Jacob Bernstein's HBO documentary-biography Everything Is Copy, about his late mother, Nora Ephron, is clearly driven by his own struggle to come to terms with his relationship to his father (Carl Bernstein) and his father's troubled relationship w/ Nora. JB is pretty much unflinching in his portrayal: Nora E comes off as extremely talented and intelligent, a sharp wit, a good friend to many (most famous) NYers, but also one with a cutting edge and one who died under some mystery: None of her friends (or sisters) knew that she was ill w/ a form of leukemia and her death came as a shock to many.

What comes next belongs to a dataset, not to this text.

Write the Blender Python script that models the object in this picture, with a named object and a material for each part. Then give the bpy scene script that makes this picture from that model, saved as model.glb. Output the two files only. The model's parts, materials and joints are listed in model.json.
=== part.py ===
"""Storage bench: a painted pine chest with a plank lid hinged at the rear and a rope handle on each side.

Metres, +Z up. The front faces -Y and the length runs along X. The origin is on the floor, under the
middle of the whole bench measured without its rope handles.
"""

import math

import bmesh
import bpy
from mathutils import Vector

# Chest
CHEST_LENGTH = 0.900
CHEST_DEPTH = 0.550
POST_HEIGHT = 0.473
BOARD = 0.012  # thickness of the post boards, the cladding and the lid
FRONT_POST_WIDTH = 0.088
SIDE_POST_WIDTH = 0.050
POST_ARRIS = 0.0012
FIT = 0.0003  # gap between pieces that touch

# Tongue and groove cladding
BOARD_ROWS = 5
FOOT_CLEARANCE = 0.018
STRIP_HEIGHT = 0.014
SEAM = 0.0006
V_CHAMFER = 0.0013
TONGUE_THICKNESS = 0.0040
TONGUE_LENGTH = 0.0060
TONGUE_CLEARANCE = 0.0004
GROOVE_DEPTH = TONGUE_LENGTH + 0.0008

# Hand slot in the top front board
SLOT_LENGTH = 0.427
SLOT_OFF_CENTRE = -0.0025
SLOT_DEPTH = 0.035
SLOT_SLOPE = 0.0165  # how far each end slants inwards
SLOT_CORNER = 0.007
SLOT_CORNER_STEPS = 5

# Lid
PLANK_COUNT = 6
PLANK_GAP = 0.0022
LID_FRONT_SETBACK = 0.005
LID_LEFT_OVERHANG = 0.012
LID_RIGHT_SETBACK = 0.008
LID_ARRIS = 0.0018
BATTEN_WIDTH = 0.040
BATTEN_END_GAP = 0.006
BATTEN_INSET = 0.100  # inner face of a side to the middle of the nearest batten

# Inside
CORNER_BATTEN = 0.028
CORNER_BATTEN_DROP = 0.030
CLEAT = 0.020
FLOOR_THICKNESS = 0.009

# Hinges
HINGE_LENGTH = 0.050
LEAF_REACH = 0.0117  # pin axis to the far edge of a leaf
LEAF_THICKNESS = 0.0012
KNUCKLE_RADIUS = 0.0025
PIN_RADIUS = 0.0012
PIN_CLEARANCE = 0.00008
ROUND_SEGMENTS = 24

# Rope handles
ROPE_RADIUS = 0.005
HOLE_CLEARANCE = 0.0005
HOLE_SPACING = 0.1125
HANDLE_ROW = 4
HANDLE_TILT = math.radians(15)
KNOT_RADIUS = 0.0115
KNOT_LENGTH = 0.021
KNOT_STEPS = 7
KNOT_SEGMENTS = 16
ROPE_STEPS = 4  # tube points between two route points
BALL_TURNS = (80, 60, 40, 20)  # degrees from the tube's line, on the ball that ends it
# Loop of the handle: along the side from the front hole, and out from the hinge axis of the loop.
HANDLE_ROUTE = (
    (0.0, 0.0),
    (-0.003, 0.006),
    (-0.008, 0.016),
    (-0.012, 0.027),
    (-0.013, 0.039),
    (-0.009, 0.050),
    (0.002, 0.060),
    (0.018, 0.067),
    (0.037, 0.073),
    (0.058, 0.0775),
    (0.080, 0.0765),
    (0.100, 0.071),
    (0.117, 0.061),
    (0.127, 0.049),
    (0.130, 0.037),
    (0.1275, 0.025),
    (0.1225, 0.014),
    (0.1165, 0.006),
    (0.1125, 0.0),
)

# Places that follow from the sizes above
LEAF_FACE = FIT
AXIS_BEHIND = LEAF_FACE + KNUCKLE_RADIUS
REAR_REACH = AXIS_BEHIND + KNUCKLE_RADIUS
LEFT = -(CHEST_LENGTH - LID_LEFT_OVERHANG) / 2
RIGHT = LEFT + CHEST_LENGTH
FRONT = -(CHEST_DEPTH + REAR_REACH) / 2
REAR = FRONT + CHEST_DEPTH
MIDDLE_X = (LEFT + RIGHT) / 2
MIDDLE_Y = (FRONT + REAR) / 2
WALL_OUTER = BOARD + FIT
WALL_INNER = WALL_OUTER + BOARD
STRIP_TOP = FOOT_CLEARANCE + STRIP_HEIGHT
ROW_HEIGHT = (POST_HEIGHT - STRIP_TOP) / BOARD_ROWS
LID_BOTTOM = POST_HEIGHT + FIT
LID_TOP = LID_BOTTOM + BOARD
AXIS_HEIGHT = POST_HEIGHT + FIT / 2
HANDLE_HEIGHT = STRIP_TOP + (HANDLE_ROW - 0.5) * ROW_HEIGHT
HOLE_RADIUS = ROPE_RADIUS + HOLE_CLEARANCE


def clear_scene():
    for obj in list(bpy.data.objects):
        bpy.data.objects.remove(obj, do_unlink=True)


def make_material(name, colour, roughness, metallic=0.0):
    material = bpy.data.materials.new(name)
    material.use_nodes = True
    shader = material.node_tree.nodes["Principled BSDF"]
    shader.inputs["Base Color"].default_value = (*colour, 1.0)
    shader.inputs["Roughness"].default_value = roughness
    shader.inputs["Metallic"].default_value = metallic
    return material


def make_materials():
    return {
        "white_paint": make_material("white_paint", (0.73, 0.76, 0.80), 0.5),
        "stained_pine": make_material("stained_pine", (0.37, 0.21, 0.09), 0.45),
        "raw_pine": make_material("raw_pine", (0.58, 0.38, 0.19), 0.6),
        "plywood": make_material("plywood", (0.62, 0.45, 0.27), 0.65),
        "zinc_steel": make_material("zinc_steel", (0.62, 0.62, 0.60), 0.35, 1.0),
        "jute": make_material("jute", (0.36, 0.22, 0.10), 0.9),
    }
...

The movie is star-stuffed if the literary world is your key constellation - so many famous editors, authors, agents, directors, producers, journalists, et al. willingly spoke with JB, which sometimes gives the documentary a sense of being a hagiography, but her 3 sisters ground us in reality, and the movie gives us a good sense of her difficult childhood (talented parents more engaged w/ their own work, and later with alcohol, than w/ their daughters) and her 2 troubled marriages. The third marriage, to author Nicholas Pileggi, was apparently the great love of her life, but it seems that he did not want to participate in this project. Nora became the ultimate insider through her wit, skill, chutzpah, and star-crossed marriages, and she had the talent to back it up; I found, however, that the film did not make me want to read or re-read anything she wrote, all of which seems to center on the pronoun "I" - a style breakthrough in the 70s and 80s but a bit stale today. Her greatest skill no doubt was as a screenwriter - each of her major screenplays, whether they're for your kind of movie or not - was fantastic, a breakthrough artistically and commercially, and the documentary includes excellent clips from her movie work: it's as if she needed the screenplay form to get herself out of the picture and to focus on people, drama, ideas, emotions. (She was less successful as a director, as the program recognizes.) I suspect a film student could spend a year learning from Silkwood, When Harry Met Sally, Sleepless in Seattle, and You've Got Mail.